- [INSTRUCTION] Repeat, please, only the lines from the top of the data down to the line with "return ring.cut(grooves)"; include both of those lines.

== == ==

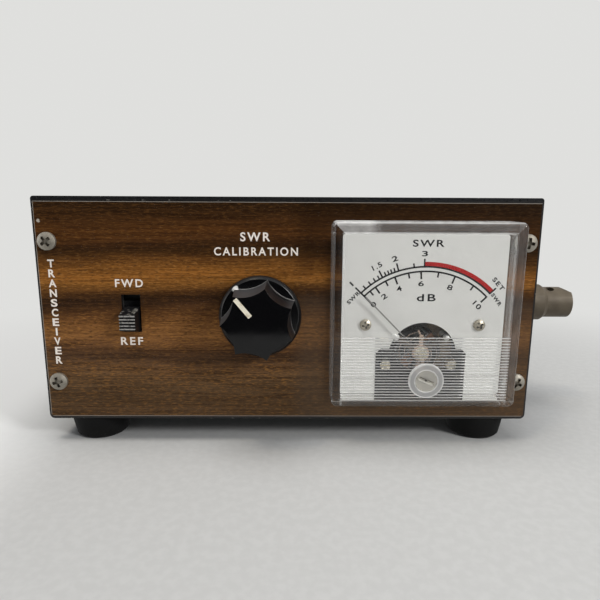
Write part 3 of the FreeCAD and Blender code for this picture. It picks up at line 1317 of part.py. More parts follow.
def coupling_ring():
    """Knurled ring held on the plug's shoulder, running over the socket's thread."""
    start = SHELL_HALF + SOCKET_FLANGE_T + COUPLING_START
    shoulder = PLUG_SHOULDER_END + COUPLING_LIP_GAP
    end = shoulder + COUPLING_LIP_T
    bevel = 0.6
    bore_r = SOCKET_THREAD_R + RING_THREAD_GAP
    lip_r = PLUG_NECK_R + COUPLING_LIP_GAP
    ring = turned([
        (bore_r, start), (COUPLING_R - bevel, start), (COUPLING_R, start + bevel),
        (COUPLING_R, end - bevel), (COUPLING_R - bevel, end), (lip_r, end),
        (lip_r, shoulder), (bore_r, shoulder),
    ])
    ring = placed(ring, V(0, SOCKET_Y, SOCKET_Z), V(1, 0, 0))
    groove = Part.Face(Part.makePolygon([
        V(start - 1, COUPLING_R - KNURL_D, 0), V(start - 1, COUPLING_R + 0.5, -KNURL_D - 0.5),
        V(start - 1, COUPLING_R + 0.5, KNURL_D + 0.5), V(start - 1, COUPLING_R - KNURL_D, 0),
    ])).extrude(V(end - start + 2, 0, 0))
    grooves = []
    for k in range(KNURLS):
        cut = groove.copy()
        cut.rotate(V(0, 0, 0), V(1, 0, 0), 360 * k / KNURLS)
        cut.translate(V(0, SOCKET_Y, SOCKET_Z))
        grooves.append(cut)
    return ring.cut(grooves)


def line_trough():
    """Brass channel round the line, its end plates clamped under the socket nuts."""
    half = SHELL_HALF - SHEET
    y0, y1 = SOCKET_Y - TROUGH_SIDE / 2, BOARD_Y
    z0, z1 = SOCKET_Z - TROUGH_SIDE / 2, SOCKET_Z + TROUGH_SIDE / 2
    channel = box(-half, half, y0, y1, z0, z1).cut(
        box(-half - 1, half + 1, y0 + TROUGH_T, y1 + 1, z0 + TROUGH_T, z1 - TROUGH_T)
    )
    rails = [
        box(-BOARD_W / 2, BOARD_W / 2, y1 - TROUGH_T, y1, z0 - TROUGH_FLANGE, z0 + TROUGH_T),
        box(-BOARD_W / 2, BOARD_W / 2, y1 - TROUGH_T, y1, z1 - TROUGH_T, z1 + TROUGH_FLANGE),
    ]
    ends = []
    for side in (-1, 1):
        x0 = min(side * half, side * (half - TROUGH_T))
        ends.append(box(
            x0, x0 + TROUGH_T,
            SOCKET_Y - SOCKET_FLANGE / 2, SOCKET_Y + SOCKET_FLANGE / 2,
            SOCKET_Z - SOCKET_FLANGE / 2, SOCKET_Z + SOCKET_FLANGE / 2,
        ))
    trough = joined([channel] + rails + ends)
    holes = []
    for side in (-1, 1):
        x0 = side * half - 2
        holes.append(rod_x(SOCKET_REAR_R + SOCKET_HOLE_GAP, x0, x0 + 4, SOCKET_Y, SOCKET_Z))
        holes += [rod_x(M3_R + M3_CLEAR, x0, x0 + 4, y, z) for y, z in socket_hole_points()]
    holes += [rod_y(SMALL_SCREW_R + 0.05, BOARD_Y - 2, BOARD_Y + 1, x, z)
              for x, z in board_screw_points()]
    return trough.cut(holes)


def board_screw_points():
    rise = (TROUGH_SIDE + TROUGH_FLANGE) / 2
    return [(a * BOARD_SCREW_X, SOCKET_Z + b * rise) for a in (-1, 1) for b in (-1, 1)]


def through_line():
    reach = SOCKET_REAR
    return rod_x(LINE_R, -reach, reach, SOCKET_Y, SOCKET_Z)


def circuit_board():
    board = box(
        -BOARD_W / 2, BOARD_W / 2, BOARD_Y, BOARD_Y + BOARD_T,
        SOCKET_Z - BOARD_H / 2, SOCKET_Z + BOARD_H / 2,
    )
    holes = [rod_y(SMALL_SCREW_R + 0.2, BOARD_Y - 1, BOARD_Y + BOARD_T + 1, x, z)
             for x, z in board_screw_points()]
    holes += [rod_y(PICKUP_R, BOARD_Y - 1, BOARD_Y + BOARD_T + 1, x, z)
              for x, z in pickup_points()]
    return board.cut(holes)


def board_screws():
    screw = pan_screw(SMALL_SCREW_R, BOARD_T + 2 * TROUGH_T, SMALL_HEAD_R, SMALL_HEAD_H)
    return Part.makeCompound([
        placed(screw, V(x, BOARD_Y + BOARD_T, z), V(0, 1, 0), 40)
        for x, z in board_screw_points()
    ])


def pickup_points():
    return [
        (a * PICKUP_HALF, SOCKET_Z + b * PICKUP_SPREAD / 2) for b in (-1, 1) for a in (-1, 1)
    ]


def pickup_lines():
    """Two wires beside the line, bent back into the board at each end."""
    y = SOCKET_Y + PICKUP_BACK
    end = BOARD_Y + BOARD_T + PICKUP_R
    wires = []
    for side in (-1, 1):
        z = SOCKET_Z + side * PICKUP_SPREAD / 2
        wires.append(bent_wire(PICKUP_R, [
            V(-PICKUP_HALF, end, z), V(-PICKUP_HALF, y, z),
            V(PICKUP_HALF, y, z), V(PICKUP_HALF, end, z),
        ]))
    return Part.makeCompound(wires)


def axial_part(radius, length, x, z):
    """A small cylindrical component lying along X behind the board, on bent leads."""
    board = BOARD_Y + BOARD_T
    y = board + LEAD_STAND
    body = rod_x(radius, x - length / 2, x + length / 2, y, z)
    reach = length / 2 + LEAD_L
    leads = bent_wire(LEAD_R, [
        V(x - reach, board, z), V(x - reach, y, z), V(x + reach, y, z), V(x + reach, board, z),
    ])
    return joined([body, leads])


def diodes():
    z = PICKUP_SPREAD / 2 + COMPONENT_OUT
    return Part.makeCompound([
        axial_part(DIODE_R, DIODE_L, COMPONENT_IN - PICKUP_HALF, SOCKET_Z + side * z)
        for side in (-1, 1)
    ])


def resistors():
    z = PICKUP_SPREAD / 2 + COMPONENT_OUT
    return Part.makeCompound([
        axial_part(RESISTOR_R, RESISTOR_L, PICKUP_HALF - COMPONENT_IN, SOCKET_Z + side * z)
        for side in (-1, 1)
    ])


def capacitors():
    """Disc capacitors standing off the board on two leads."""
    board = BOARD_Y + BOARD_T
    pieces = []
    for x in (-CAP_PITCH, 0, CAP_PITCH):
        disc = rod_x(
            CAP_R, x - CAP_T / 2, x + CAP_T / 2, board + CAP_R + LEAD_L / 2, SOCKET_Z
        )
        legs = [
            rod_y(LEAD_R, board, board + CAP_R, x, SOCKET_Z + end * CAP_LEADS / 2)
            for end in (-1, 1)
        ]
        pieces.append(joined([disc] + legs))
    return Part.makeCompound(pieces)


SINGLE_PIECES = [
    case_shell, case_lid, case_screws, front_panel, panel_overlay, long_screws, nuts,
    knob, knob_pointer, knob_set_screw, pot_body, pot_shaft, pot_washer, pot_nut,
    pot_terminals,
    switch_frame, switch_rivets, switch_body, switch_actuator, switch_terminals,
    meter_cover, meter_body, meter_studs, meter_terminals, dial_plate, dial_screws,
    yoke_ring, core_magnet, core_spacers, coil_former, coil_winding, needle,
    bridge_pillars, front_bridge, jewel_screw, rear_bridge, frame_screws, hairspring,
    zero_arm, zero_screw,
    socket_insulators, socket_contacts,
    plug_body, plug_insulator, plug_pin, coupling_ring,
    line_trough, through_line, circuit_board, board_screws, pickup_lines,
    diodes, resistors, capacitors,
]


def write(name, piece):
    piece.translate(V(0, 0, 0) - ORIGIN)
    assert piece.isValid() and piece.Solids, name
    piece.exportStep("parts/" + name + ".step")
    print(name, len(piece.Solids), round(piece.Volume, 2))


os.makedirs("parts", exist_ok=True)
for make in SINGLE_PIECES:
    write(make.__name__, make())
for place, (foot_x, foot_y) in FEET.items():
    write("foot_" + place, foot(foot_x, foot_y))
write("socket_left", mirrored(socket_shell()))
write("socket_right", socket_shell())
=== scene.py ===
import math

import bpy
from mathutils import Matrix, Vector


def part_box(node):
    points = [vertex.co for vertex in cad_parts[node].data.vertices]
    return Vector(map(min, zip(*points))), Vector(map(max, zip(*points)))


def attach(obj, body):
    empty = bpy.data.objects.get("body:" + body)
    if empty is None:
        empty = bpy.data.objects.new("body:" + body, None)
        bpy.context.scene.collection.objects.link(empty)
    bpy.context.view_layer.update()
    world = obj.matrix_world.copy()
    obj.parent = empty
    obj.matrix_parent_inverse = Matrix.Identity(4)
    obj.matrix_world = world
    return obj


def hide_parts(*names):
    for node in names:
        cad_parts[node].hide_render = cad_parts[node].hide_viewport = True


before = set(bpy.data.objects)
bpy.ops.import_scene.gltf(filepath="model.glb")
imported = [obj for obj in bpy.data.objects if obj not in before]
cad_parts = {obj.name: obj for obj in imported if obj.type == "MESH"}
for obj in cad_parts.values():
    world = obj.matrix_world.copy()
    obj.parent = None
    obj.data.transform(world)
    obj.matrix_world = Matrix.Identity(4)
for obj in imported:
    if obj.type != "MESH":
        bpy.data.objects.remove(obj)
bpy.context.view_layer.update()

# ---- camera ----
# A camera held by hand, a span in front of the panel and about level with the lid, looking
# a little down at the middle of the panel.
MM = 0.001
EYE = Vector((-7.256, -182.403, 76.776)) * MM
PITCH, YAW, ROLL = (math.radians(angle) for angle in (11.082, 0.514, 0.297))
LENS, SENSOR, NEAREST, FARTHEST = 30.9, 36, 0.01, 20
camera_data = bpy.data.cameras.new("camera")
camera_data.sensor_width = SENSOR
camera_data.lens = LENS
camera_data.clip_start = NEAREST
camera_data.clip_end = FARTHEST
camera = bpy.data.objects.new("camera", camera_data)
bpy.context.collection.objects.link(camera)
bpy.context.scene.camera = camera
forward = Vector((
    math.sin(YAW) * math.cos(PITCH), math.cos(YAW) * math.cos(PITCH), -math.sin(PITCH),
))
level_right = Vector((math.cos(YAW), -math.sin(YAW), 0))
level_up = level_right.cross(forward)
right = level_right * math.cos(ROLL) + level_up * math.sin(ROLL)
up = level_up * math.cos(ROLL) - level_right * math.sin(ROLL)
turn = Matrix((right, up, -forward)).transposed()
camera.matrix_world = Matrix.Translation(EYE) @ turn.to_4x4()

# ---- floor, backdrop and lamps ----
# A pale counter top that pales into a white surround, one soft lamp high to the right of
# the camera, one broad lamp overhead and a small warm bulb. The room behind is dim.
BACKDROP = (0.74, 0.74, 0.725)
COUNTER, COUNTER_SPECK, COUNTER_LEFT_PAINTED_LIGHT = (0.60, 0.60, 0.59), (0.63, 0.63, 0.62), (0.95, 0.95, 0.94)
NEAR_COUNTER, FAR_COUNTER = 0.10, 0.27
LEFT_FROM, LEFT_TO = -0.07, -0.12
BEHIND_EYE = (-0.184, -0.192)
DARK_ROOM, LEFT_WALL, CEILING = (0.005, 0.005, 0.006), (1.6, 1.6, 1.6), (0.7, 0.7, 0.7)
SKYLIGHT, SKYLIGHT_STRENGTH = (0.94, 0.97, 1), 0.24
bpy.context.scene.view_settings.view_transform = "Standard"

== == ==

- [CORRECT OUTPUT]
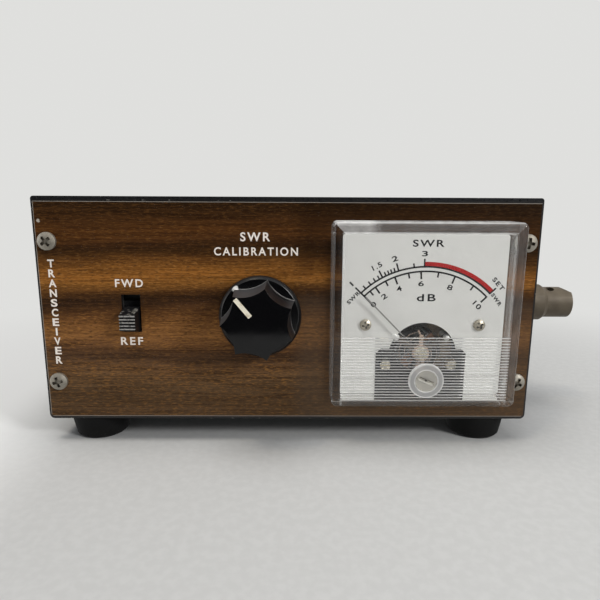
Write part 3 of the FreeCAD and Blender code for this picture. It picks up at line 1317 of part.py. More parts follow.
def coupling_ring():
    """Knurled ring held on the plug's shoulder, running over the socket's thread."""
    start = SHELL_HALF + SOCKET_FLANGE_T + COUPLING_START
    shoulder = PLUG_SHOULDER_END + COUPLING_LIP_GAP
    end = shoulder + COUPLING_LIP_T
    bevel = 0.6
    bore_r = SOCKET_THREAD_R + RING_THREAD_GAP
    lip_r = PLUG_NECK_R + COUPLING_LIP_GAP
    ring = turned([
        (bore_r, start), (COUPLING_R - bevel, start), (COUPLING_R, start + bevel),
        (COUPLING_R, end - bevel), (COUPLING_R - bevel, end), (lip_r, end),
        (lip_r, shoulder), (bore_r, shoulder),
    ])
    ring = placed(ring, V(0, SOCKET_Y, SOCKET_Z), V(1, 0, 0))
    groove = Part.Face(Part.makePolygon([
        V(start - 1, COUPLING_R - KNURL_D, 0), V(start - 1, COUPLING_R + 0.5, -KNURL_D - 0.5),
        V(start - 1, COUPLING_R + 0.5, KNURL_D + 0.5), V(start - 1, COUPLING_R - KNURL_D, 0),
    ])).extrude(V(end - start + 2, 0, 0))
    grooves = []
    for k in range(KNURLS):
        cut = groove.copy()
        cut.rotate(V(0, 0, 0), V(1, 0, 0), 360 * k / KNURLS)
        cut.translate(V(0, SOCKET_Y, SOCKET_Z))
        grooves.append(cut)
    return ring.cut(grooves)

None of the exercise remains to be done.